So we can have concurrent readers that we allow.
We can have just for writes,
et cetera.
So we can use different kind of locks
for different kind of methods to ensure that we don't always
have these tests, et cetera, and we're not always
invalidating the caches.
So the idea here, or the idea is the same, right?
Or the problem that we're solving is the same, rather than having, like, of course, you would say, well, why would we have a separate, or you probably already understood, but you could say, why would we have a separate lock for the reader?
Right, so we want to be optimistical about this or something.
But as soon as we want to check for any kind of lock,
again, we have to read it into our cache.
Even if we don't change anything.
We just have to read it into the cache to check if there's a lock.
As soon as somebody
like a thread spins on the lock,
this will be an invalidation of the cache.
Again, this means there is some communication.
So having a separate lock that's just read, right?
Where we don't do any updates
because it's where like the writer lock
hasn't changed or anything, right?
So if we have the separate log for the reading,
if this can be shared because we don't have any updates,
we don't need to invalidate the caches.
It might be more efficient there.
Okay?
Good.
Okay, so most database... So what are the requirements for latches?
So in general, so most database accesses are read mostly.
So we're usually most of the time what we're doing is read.
That's actually not true for cloud databases.
That's an interesting fact, right?
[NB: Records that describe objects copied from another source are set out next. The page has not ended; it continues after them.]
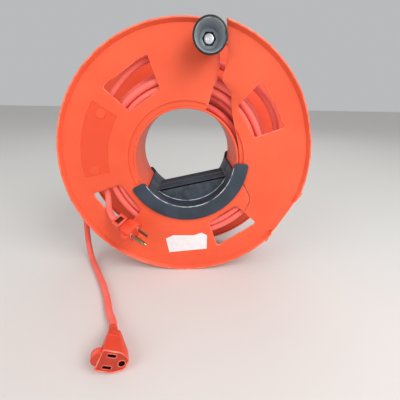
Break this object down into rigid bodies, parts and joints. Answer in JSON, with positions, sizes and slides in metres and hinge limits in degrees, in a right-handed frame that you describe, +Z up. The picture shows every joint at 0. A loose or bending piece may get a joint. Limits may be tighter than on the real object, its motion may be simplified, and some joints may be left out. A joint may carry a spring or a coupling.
{
  "type": "extension cord reel",
  "caption": "Hand-held cord reel with slotted front flange, ride-round grip in the hub and a crank knob, wound with a three-wire extension cord.",
  "frame": {"origin": "on the floor under the middle of the reel and knob, measured without the free cord, where the reel stands on its rims", "axes": "+X to the right of the crank face, +Y from the crank face to the back along the reel's axis, +Z up"},
  "size_m": [0.33, 0.2721, 0.33],
  "materials": {
    "reel_plastic": "moulded coral-orange polypropylene with a soft sheen and fine scuffs",
    "handle_plastic": "moulded blue-black plastic with a fine matte texture",
    "knob_plastic": "moulded black plastic with a satin sheen",
    "screw_steel": "plain zinc-plated steel",
    "zinc_steel": "bright zinc-plated steel",
    "paper": "torn white paper masking tape, bare",
    "cord_jacket": "extruded orange vinyl jacket, softly shiny",
    "plug_vinyl": "moulded orange vinyl",
    "receptacle_vinyl": "moulded orange-red vinyl",
    "blade_brass": "stamped brass, lightly worn"
  },
  "bodies": {
    "reel": {"front_flange": "reel_plastic", "rear_flange": "reel_plastic", "hub_tube": "reel_plastic", "knob_bolt": "zinc_steel", "knob_washer": "screw_steel", "knob_back_washer": "screw_steel", "knob_nut": "screw_steel", "paper_tape": "paper", "cord_core": "cord_jacket", "cord_front_turns": "cord_jacket", "cord_outer_turns": "cord_jacket", "tail_cord": "cord_jacket", "plug_lead": "cord_jacket", "plug_body": "plug_vinyl", "plug_strain_relief": "plug_vinyl", "plug_blades": "blade_brass", "plug_ground_pin": "blade_brass", "receptacle_body": "receptacle_vinyl", "receptacle_strain_relief": "receptacle_vinyl", "receptacle_contacts": "blade_brass", "receptacle_ground_contact": "blade_brass"},
    "handle": {"handle_front": "handle_plastic", "handle_rear": "handle_plastic", "handle_screws": "screw_steel"},
    "knob": {"spin_knob": "knob_plastic"}
  },
  "joints": [
    {"name": "handle_turn", "type": "hinge", "parent": "reel", "child": "handle", "pos_m": [0, 0.015, 0.165], "axis": [0, 1, 0], "continuous": true},
    {"name": "knob_spin", "type": "hinge", "parent": "reel", "child": "knob", "pos_m": [0.02483, -0.045, 0.30583], "axis": [0, 1, 0], "continuous": true}
  ]
}
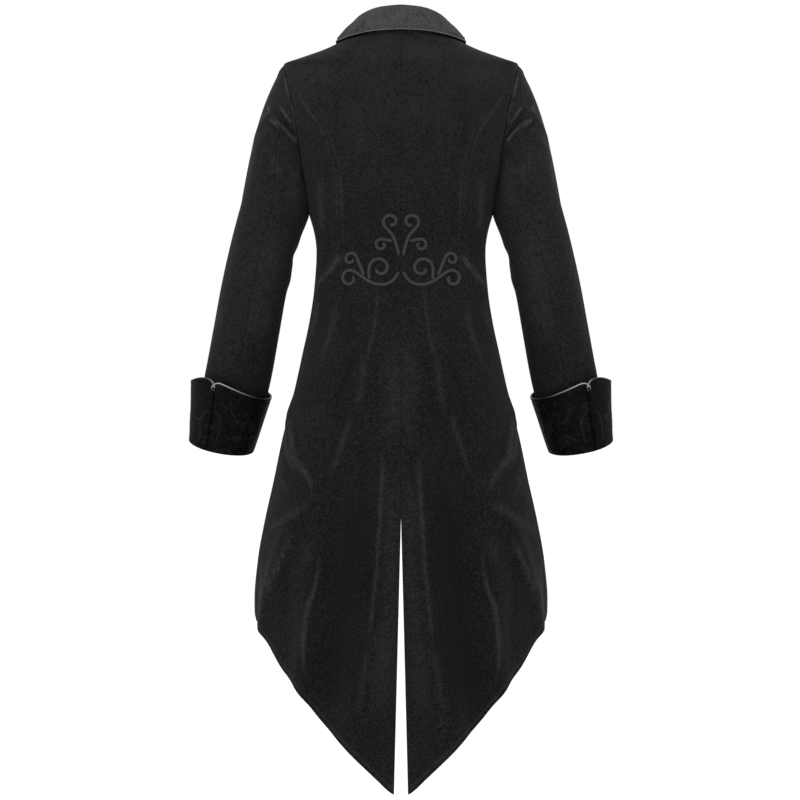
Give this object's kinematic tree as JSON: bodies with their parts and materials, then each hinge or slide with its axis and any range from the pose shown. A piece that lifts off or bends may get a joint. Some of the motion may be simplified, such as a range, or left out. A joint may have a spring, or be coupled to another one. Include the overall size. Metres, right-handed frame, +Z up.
{
  "type": "tailcoat",
  "caption": "Fitted velvet swallow-tail coat, filled out with no wearer: split tails, cutaway front, turned-back cuffs, fold-down collar and scroll braid on the back waist.",
  "frame": {"origin": "midway between the two points where the shoulder seams meet the neckline, where the wearer's shoulders carry the coat", "axes": "+Z up the wearer's body, -Y the way the front faces, +X the wearer's left"},
  "size_m": [0.6864, 0.3033, 1.2367],
  "materials": {
    "black_velvet": "matt velvet pile with a soft sheen",
    "crushed_velvet": "crushed velvet, glossier than the coat",
    "collar_velvet": "charcoal velvet pile",
    "soutache": "satin braid",
    "button_metal": "dark gunmetal, satin"
  },
  "bodies": {
    "root": {"back_left": "black_velvet", "back_right": "black_velvet", "side_back_left": "black_velvet", "side_back_right": "black_velvet", "side_skirt_left": "black_velvet", "side_skirt_right": "black_velvet", "front_left": "black_velvet", "front_right": "black_velvet", "sleeve_upper_left": "black_velvet", "sleeve_upper_right": "black_velvet", "sleeve_under_left": "black_velvet", "sleeve_under_right": "black_velvet", "cuff_left": "crushed_velvet", "cuff_right": "crushed_velvet", "collar": "collar_velvet", "button_1": "button_metal", "button_2": "button_metal", "button_3": "button_metal", "button_4": "button_metal", "button_5": "button_metal", "scroll_crown_left": "soutache", "scroll_crown_right": "soutache", "scroll_brow_left": "soutache", "scroll_brow_right": "soutache", "scroll_sweep_left": "soutache", "scroll_sweep_right": "soutache", "scroll_wheel_left": "soutache", "scroll_wheel_right": "soutache", "scroll_hook_left": "soutache", "scroll_hook_right": "soutache"}
  },
  "joints": []
}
So these
days everybody stores everything and a lot of the data is actually garbage that stores.
Nobody ever touches this again. So this kind of breaks this assumption. If you're just
dumping all your data, eventually you will end up with a lot of data that you're not
using. But assuming you have a database that's fairly efficient
and you have meaningful data in there, then most likely you'll mostly read.
So most of the access will basically be reading even in an OLTP workload.
So in general, I mean, we're doing updates, but in order to do the updates, we'll still
have to read the values before, right?
Only for insert only, then that's where insert mostly, that's when we're like a write mostly,
we have a write mostly workload.
As soon as we're working with the data, then most of the accesses will be reading.
And that means reading should be fast and scalable. And this is also why we might consider
having a separate lock for reading, et cetera.
Also, if we have a tree-based data structure, which we often
have, or we have some kind of directory or something,
like the root nodes, whatever, the directory,
this needs to be traversed a lot.
And in a tree, the root node will always be traversed.
This means we might have high contention in such hotspots.
So this needs to be lockable with a very low overhead.
So this should not be expensive.
Locking these nodes, especially for reading,
should be fairly cheap.
Latency is critical often in database systems,
or at least we want to be efficient.
We're talking about hardware efficient work here,
so let's keep it fast.
So we don't want too much context switching.
So we don't really want to have OS logs most of the time.
I told you in some cases if we know this is going to take a long time,
something needs to be locked for a long time
and all of the other threads will not be able to make progress anyway,
then it might make sense to use OS logs, because then the other threads are sleeping rather than busy polling. And well, if we have fine-grained data structures, very small nodes, linked list, art, et cetera.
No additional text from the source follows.